I think the article should explain how to normalize the eigenvectors. -- Jitse Niesen (talk) 14:27, 5 January 2007 (UTC)

In context, the normalization is "obviously" such that ${\displaystyle r_{i}c_{j}=\delta _{ij}}$, (where δ is the Kronecker delta), but a reference is still required. I think I have one, but it's not called "Sylvester's" in that reference. If the eigenvalues are distinct, then it's easy to construct such normalized eigenvectors, as ${\displaystyle r_{i}c_{j}=0\,}$ if ${\displaystyle \lambda _{i}\neq \lambda _{j}}$. — Arthur Rubin | (talk) 15:00, 5 January 2007 (UTC)
The reference I thought was there didn't have it. However, the actual results seems to be the following:
Part 2: If
${\displaystyle A=\sum _{i=1}^{n}\lambda _{i}c_{i}r_{i},}$ and
${\displaystyle r_{i}c_{j}=\delta _{ij}}$ (where δ is the Kronecker delta)
then
${\displaystyle f(A)=\sum _{i=1}^{n}f(\lambda _{i})c_{i}r_{i}}$
Part 1: (How to get to the hypothesis)
(Option A) If A is diagonalizable, ${\displaystyle A=UDU^{-1}}$, then, taking:
ri to be the rows of U,
ci to be the columns of U-1,
λi to be the diagonal entries of D
the hypothesis of Part 2 can easily be seen to be met.
(Option B, which may be where Sylvester got into it).
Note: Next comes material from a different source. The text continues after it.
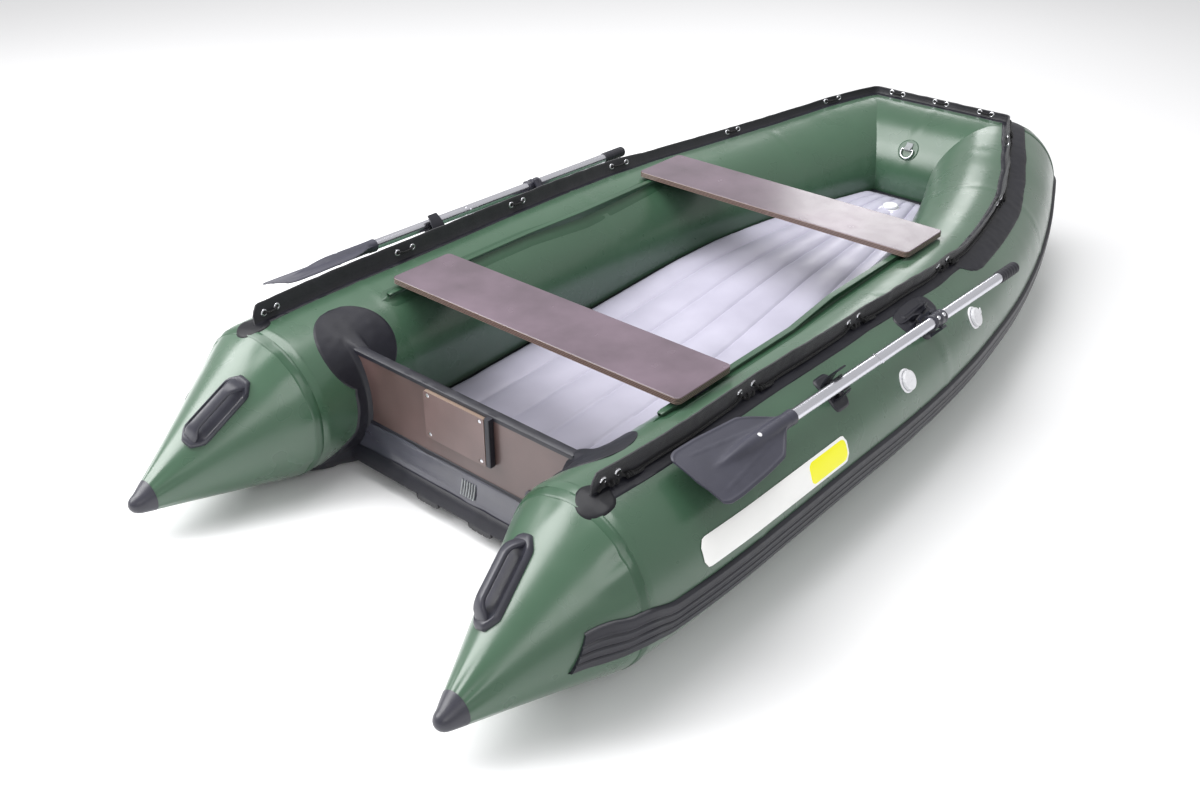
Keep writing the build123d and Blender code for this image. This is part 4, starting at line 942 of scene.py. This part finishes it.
LACE_END = 1271.0
bow_part = [(bow_station(x), BOW_LEAN) for x in np.arange(0, BOW_X - 3, 9.0)]
stations = (bow_part
            + [(corner_station(turn), BOW_LEAN) for turn in (0, 10, 20, 30, 40, 50, 60, CORNER)]
            + [(side_station(y), eased(LEAN, y))
               for y in list(np.arange(BOW_Y + 9, LACE_END, 9.0)) + [LACE_END]])
split = len(bow_part) + 3      # bow and side strips meet at the corner's 30 degree station
flap, base = [], []
for i, (station, lean) in enumerate(stations):
    key, y = lace_key(station), station.centre[1]
    tall = eased(FLAP, y)
    reach = eased(BAND, y)
    # the flap drops over its last stations
    drop = smooth(len(stations) - 0.5, len(stations) - 3.5, i) * 0.55 + 0.45
    top = tall * drop + 1.3 * ripple(key / 50.0, 2.0, 1.0) - 1.4
    # height, half thickness
    section = [(min(height, top - 0.6), half) for height, half in
               ((1.0, 4.2), (6, 2.4), (0.36 * tall, 1.9), (0.55 * tall, 1.9),
                (0.78 * tall, 2.0), (top - 2.5, 2.9), (top - 0.6, 1.8))]
    flap.append([lace_point(station, lean, height, half + flap_wave(station, height))
                 for height, half in section]
                + [lace_point(station, lean, height, flap_wave(station, height) - half)
                   for height, half in reversed(section)])
    # glued base: degrees from the flap, height
    row = []
    for shift, lift in ((4.6, -0.5), (4.2, 1.5), (2.4, 2.1), (0.8, 3.4), (-0.8, 3.8),
                        (-2.4, 2.9), (-0.3 * reach, 2.4), (-0.5 * reach, 2.3),
                        (-0.66 * reach, 2.3), (-0.85 * reach, 2.2), (-reach, 2.0),
                        (-reach - 0.5, -0.5)):
        angle = 90 - lean + shift
        if lift > 0:
            angle += 0.25 * ripple(key / 60.0, shift, 1)
            lift += (0.9 * ripple(key / 33.0, shift / 4.0, 8.0)
                     + 0.7 * ripple(key / 11.0, shift / 3.0, 2.0))
        row.append(on_tube(station, angle, lift))
    base.append(row)


def across_bow(rows):
    """Rows from the centre line outwards, carried on to starboard."""
    return [[point * vec(-1, 1, 1) for point in row] for row in reversed(rows[1:])] + rows


pair("lacing_flap", Shape().solid(flap[split:]).sheet(base[split:], 1), [FOLDED, BLACK],
     "pvc_black", "lacing_strip_{}", angle=55)
shape = Shape().solid(across_bow(flap[:split + 1])).sheet(across_bow(base[:split + 1]), 1)
make("lacing_flap_bow", shape, [FOLDED, BLACK], "pvc_black", "lacing_strip_bow", angle=55)

# eyelets: radius, height above the flap's middle
EYELET = [(4.9, 0.0), (4.9, 2.8), (5.8, 4.1), (7.6, 4.4), (9.8, 3.7), (11.0, 2.4),
          (11.2, 1.2)]
rims, hole_shade_discs = Shape(), Shape()
for station, lean in ([(side_station(y), eased(LEAN, y)) for two in EYELET_PAIRS for y in two]
                      + [(bow_station(x), BOW_LEAN) for x in (25.0, 165.0, 215.0)]):
    outboard = lace_axes(station, lean)[2]
    height = eased(EYE, station.centre[1])
    centre = lace_point(station, lean, height, flap_wave(station, height))
    for sign in (1, -1):
        rims.sleeve(lathe(axes_at(centre, outboard * sign, station.along), EYELET, 28))
        # near-black discs across each hole: painted shade inside the eyelet
        disc = [(radius, sign * 2.45) for radius in (4.7, 2.0, 0.05)]
        hole_shade_discs.sleeve(lathe(axes_at(centre, outboard, station.along), disc, 20), 1)
make("eyelets", rims.both_sides().join(hole_shade_discs.both_sides()), [STEEL, HOLE_SHADE], "steel",
     "lacing_eyelets", angle=60)


# grab line laced through the eyelets, knotted at each pair
def side_lace(y, height, shift):
    station = side_station(y)
    return lace_point(station, eased(LEAN, y), height, shift + flap_wave(station, height))


def bow_lace(x, height, shift):
    return lace_point(bow_station(x), BOW_LEAN, height, shift)


def coil(point_at, start, run, turn, height, swing_up, shift, swing_out, count):
    """Winding path: turn is its whole angle in radians."""
    return [point_at(start + run * t, height + swing_up * cos(turn * t),
                     shift + swing_out * sin(turn * t)) for t in steps(count)]


cord = Shape()
path = [side_lace(EYELET_PAIRS[0][0] + 22, 9, 9.5)]
for i, (aft, fore) in enumerate(EYELET_PAIRS):
    if i:       # slack run from the pair before
        before = EYELET_PAIRS[i - 1][1]
        for t in (0.07, 0.16, 0.27, 0.4, 0.55, 0.7, 0.83, 0.92):
            y = before - (before - aft) * t
            low = (8.0 + 3.2 * ripple(y / 60.0, 2, 2) + 7.0 * (1 - smooth(0.0, 0.10, t))
                   + 7.0 * (1 - smooth(0.0, 0.09, 1 - t)))
            path.append(side_lace(y, max(6.5, low),
                                  8.4 + 2.0 * sin(pi * t) + 1.0 * ripple(y / 40.0, 4, 4)))
    eye = eased(EYE, aft)
    # in through one eyelet and out through the other: y, height, shift outboard
    path += [side_lace(*point) for point in (
        (aft + 12, 0.62 * eye, 8.4), (aft + 5, eye - 2, 7.2), (aft, eye, 1.0),
        (aft - 6, eye, -7.2), ((aft + fore) / 2, eye - 3, -8.2), (fore + 6, eye, -7.2),
        (fore, eye, 1.0), (fore - 5, eye - 2, 7.2), (fore - 13, 0.6 * eye, 8.6))]
    # low turns between the eyelets, a small knot beside them and its tail
    pipe(cord, coil(side_lace, start=fore + 8, run=aft - fore - 16, turn=2 * pi * 2.1,
                    height=11, swing_up=3.6, shift=10.2, swing_out=4.4, count=29), 3.5, 9)
    pipe(cord, coil(side_lace, start=fore - 18, run=-19, turn=2 * pi * 2.6,
                    height=12, swing_up=5.0, shift=12.0, swing_out=5.0, count=33), 3.4, 9)
    tail = [side_lace(*point) for point in ((fore - 34, 12, 16), (fore - 46, 9, 17),
                                            (fore - 60, 7.5, 16), (fore - 74, 6.5, 13 + i % 3))]
    pipe(cord, spline(tail, 6), 3.4, 9)
path += [side_lace(y, 10, 9) for y in (-1410, -1450, -1485)]
path += [lace_point(corner_station(turn), BOW_LEAN, 10, 10) for turn in (60, 34, 8)]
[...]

If A has n distinct (left-)eigenvalues, denote them λi.
Let ri be the corresponding row-eigenvectors
Let di be the corresponding column-eigenvectors.
Let ${\displaystyle c_{i}={\frac {d_{i}}{r_{i}d_{i}}}}$
(It can easily be seen that ri cj = 0 for i <> j.)
I'm still not convinced that Sylvester did it. — Arthur Rubin | (talk) 21:43, 5 January 2007 (UTC)

## Projection of what?

The text says that the Frobenius covariants are projections onto the eigenspaces etc.. Pojections of what, exactly? All the best, --Jorge Stolfi (talk) 22:41, 30 December 2009 (UTC)

Projections. — Arthur Rubin (talk) 07:05, 19 April 2015 (UTC)